= Marie Foulston =

Independent video games curator

Marie Foulston (born 1982 or 1983) is an independent video games curator. From 2015 to 2019, she was the first curator of video games at the Victoria and Albert Museum, organising the museum's first major exhibition on video games, Videogames: Design/Play/Disrupt (2018–2019).

In 2011, Foulston co-founded the UK indie game collective The Wild Rumpus, which organised international events showcasing indie games to different types of audiences.

== The Wild Rumpus ==
Foulston held jobs in film and literature and was a producer at Penguin Books before she co-founded the London-based indie game collective The Wild Rumpus in 2011. According to the group's website, Foulston, and co-founders Ricky Haggett, Richard Hogg, and v buckenham, were motivated by a desire to expose indie games to unfamiliar audiences and "to turn traditional perceptions of videogames on their head." The Wild Rumpus held parties in London, Toronto, and San Francisco, among other cities, intended to bring people together to play social and physical multiplayer video games in a nightclub environment. The group hosted more than ten events; on one occasion, it held a Johann Sebastian Joust tournament in a Cold War-era fishing vessel.

== Victoria and Albert Museum ==
After a Victoria and Albert Museum (V&A) curator viewed Foulston's presentation at the Game Developers Conference in 2014 on "Curating Video Game Culture", she went on to join the museum in the following year as its first curator of video games. Foulston worked on the museum's Rapid Response collection, which contains newer objects of creative or cultural importance. She was lead curator of the museum's first major exhibition on video games, Videogames: Design/Play/Disrupt, held from September 2018 to February 2019, which examined eight video games from the 2000s onward, a time period when it began to get easier for more people to design, distribute, and play video games due to advances in technology. Concept art, game prototypes, and larger installations were divided into the three sections: the "Design" section showcased interesting examples of video game design; "Disrupt" examined video games that provide commentary on social and political issues and push for change; and several short films on the video game community made up the "Play" section. Foulston and Kristian Volsing edited a collection of essays to accompany the exhibition.

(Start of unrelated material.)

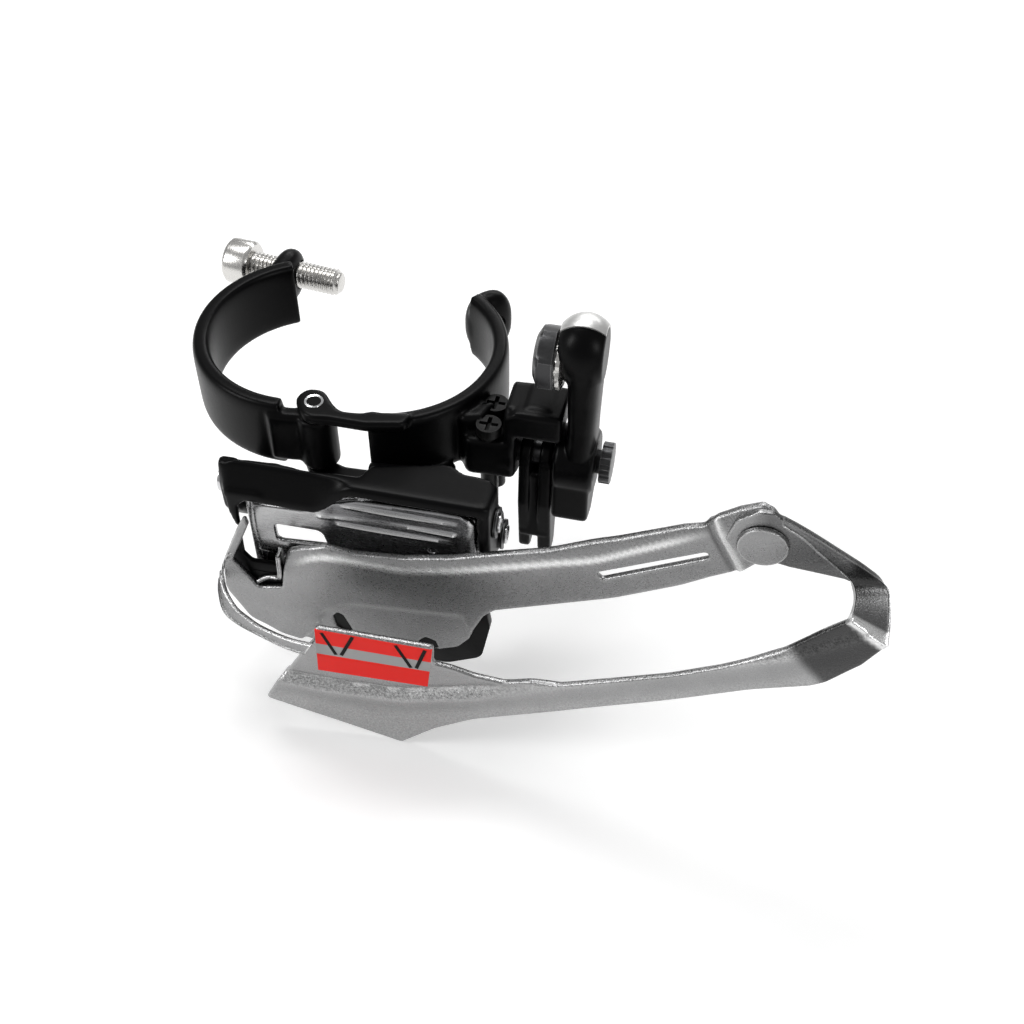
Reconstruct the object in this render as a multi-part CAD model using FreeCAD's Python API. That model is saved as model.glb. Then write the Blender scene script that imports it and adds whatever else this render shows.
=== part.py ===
import FreeCAD, Part
import os
from math import cos, sin, radians, hypot, tan, acos, pi

os.makedirs("parts", exist_ok=True)
V = FreeCAD.Vector

# Front derailleur, millimetres.  The Z axis is the axis of the seat-tube clamp, X runs
# along the cage towards its tail, and -Y points away from the seat tube.  The origin is
# the middle of the clamp's bore.

# --- driving sizes: clamp -------------------------------------------------------------
tube_r = 17.45          # 34.9 mm seat tube
band_wall = 3.0         # wall of jaw and strap
band_half = 6.5         # half the width of the band
edge_break = 0.7        # chamfer along the band's edges
jaw_start = -86.0       # the jaw's arc, degrees round the Z axis
jaw_end = 53.0
strap_start = -128.0    # the closed strap's arc, degrees, run clockwise
strap_end = -283.0
lug_turn = 42.0         # direction in which both lugs stand out, degrees
lug_line = tube_r + 3.15    # clamp bolt's axis, distance from the Z axis
lug_t = 5.0             # thickness of a lug
jaw_lug_half = 5.2      # half the height of each lug
strap_lug_half = 4.4
jaw_lug_reach = 5.4     # how far each lug stands out past the bolt's axis
strap_lug_reach = 3.9
hinge_angle = -112.0    # hinge pin, degrees round the Z axis
hinge_r = tube_r + 2.15     # hinge pin, distance from the Z axis
strap_open = 42.0       # how far the strap is swung open at rest
barrel_r = 3.3          # hinge barrel
ear_wall = 2.0          # plates above and below the hinge barrel
hinge_pin_r = 1.9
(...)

In a review of Videogames in The Times, Tom Whipple wrote that the exhibition went "some way" in giving the "oft‑derided art" the attention it deserves, though he felt it lacked more popular video games. The Daily Telegraph art critic Mark Hudson gave the exhibition three out of five stars, and criticised the exhibition's lack of interactivity and focus on the "politically aware cutting-edge" of video games. Hudson felt that, despite the shortcomings, the exhibition was a "visually spectacular, mind-opening view" into an "alien world" for a "games sceptic" like himself. The Guardian video games editor Keza MacDonald gave the exhibition five stars, writing that the exhibition showcases video games not as media outlets have traditionally viewed them, but as gamers have, as a "multifarious art form" and "force for change."

Foulston left the V&A in 2019.

== Independent curator ==
Foulston was a panel speaker at the experimental games festival, Now Play This, held at Somerset House in 2019, and was named guest director of its 2020 iteration.

Foulston directed a documentary, The Grannies, created with content from Red Dead Redemption 2. In a format similar to a travel documentary, The Grannies follows a group of Melbourne artists exploring places in the game that the game developer did not intend players access. Originally commissioned for Now Play This 2020 in the format of a "multi-channel installation film", it was screened as a short film at the 2021 International Documentary Film Festival Amsterdam, the London Short Film Festival, and the Milan Machinima Festival, due to the COVID-19 pandemic. The ACMI in Melbourne, Australia, exhibited the documentary in its original format in 2022.

In May 2020, during the worldwide COVID-19 lockdowns, Foulston organized a "Party in a Shared Google Doc". Writing in Dezeen magazine, historian Holly Nielsen found Foulston's event to be a good example of people "repurposing existing software and systems to provide ways of interacting with each other that are more tailored to their own social needs."